The Lowy Institute provided a robust defence of the value of the network in a 2010 report, commissioned by the ABC. Findings included:
- “One of the most efficient and effective ways for governments to reach the greatest number of people in foreign countries has been international broadcasting”
- “Major broadcasting nations have invested heavily in international broadcasting over the last 15 years, particularly in television and 24 hour newsservices”
- “Australia’s public diplomacy is poorly funded and lacks strategic focus and coherence”.
The report compared what governments spent on international broadcasting per year in 2010 (in US dollars). The US spent $717 million, France $420 million, the UK $415 million, Japan $215 million and Australia $34 million. It’s hard to get figures for China but spending is believed to be eyewatering. And if Australia abandons international broadcasting, CCTV may fill the gap.

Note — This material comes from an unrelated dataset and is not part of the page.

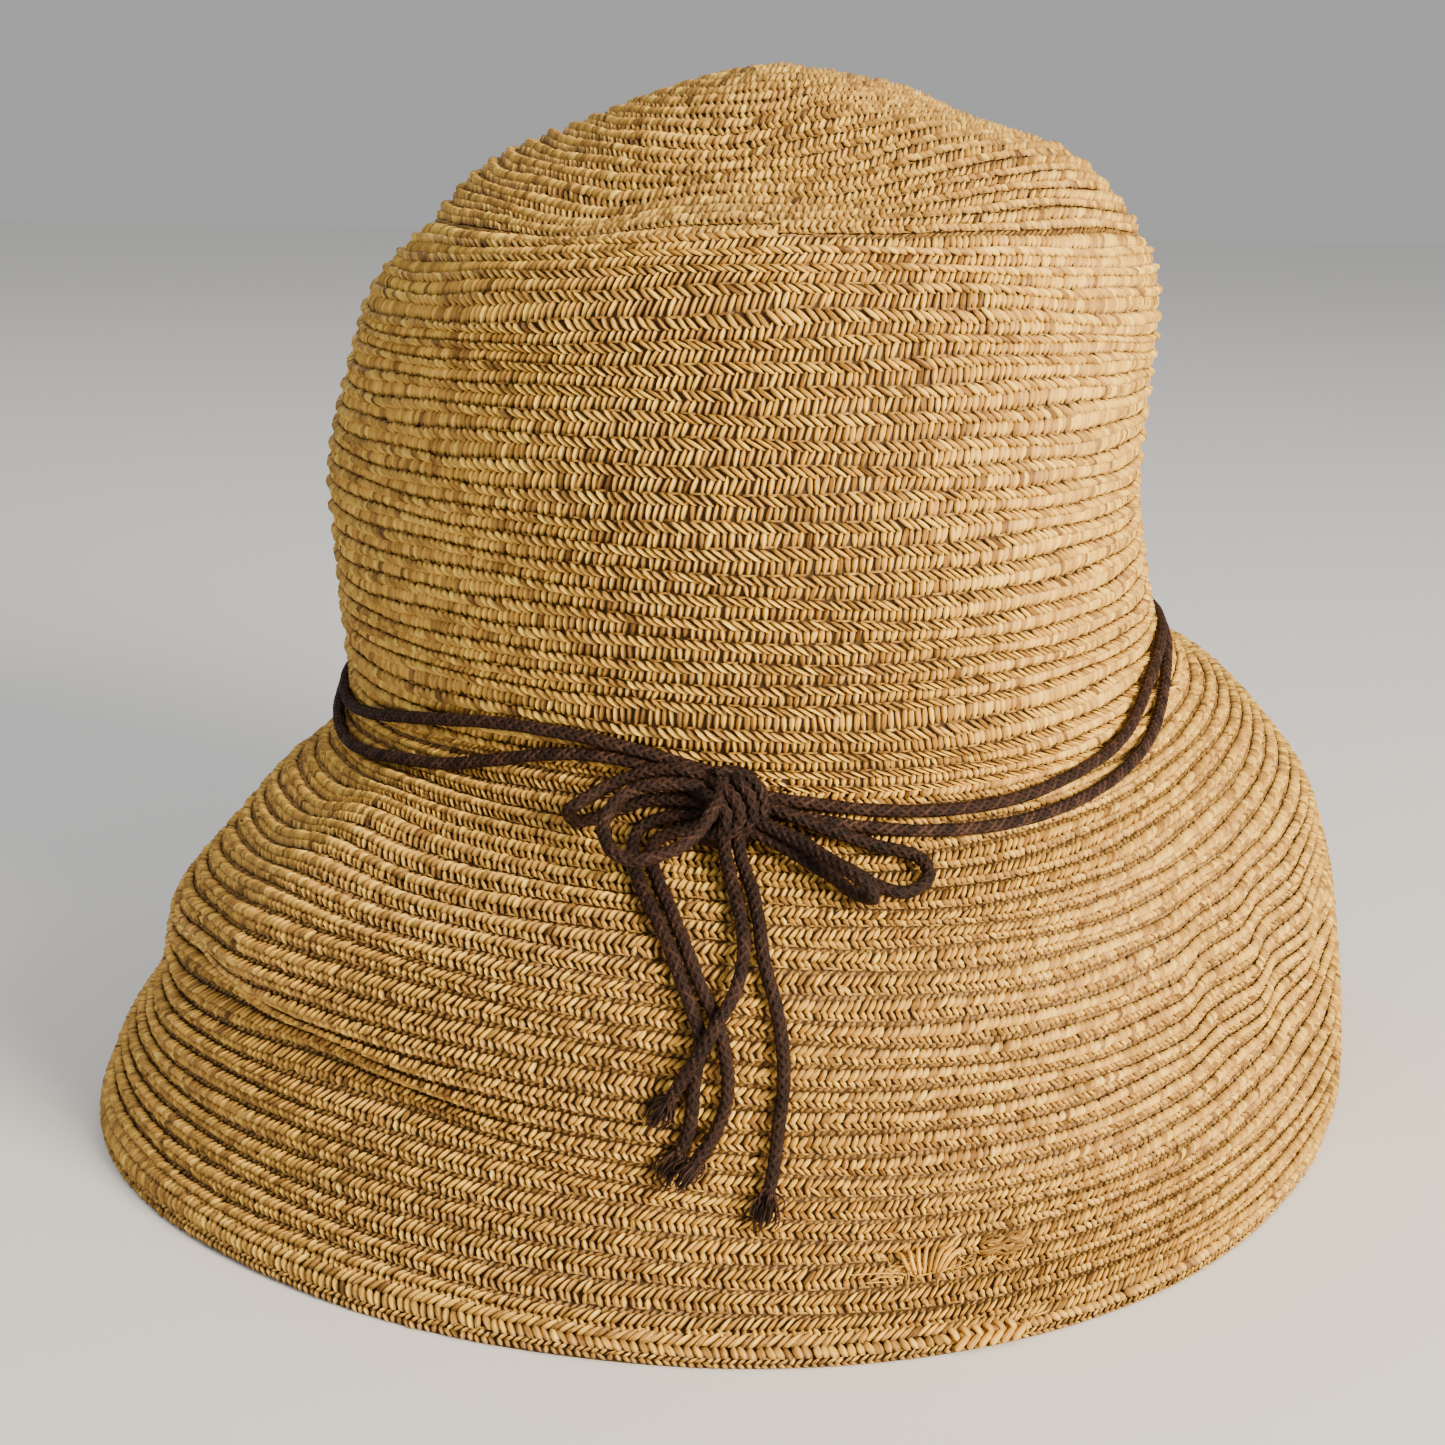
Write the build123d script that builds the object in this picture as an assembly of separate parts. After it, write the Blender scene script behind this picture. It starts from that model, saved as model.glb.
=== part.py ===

The Australia Network has a chequered past. It’s existed since the 1990s — the Seven Network took it over in 1997, but that failed. The ABC took it back but drama struck in 2011 when the Gillard government scrapped a tender process which seemed on the verge of awarding the contract to Sky. Labor gave the ABC “permanent responsibility” for it (and was forced to pay compensation to Sky). Almost everyone agrees the tender process was a debacle, and ABC insiders say that’s a “poison chalice” for the ABC. This is what Tony Abbott said last week:
“It’s well known that the Coalition had enormous concerns about probity issues under the former government when the Australia Network tender was awarded … I think it was a particularly dodgy piece of work by the former government.”
Foreign Minister Julie Bishop on Friday said she was concerned at the number of complaints she’d received about the network and its content. Cabinet is looking at its future (as is the government’s review of the efficiency of the ABC, headed by Peter Lewis). It’s an easy way for the feds to save $20 million a year because it’s relatively victimless.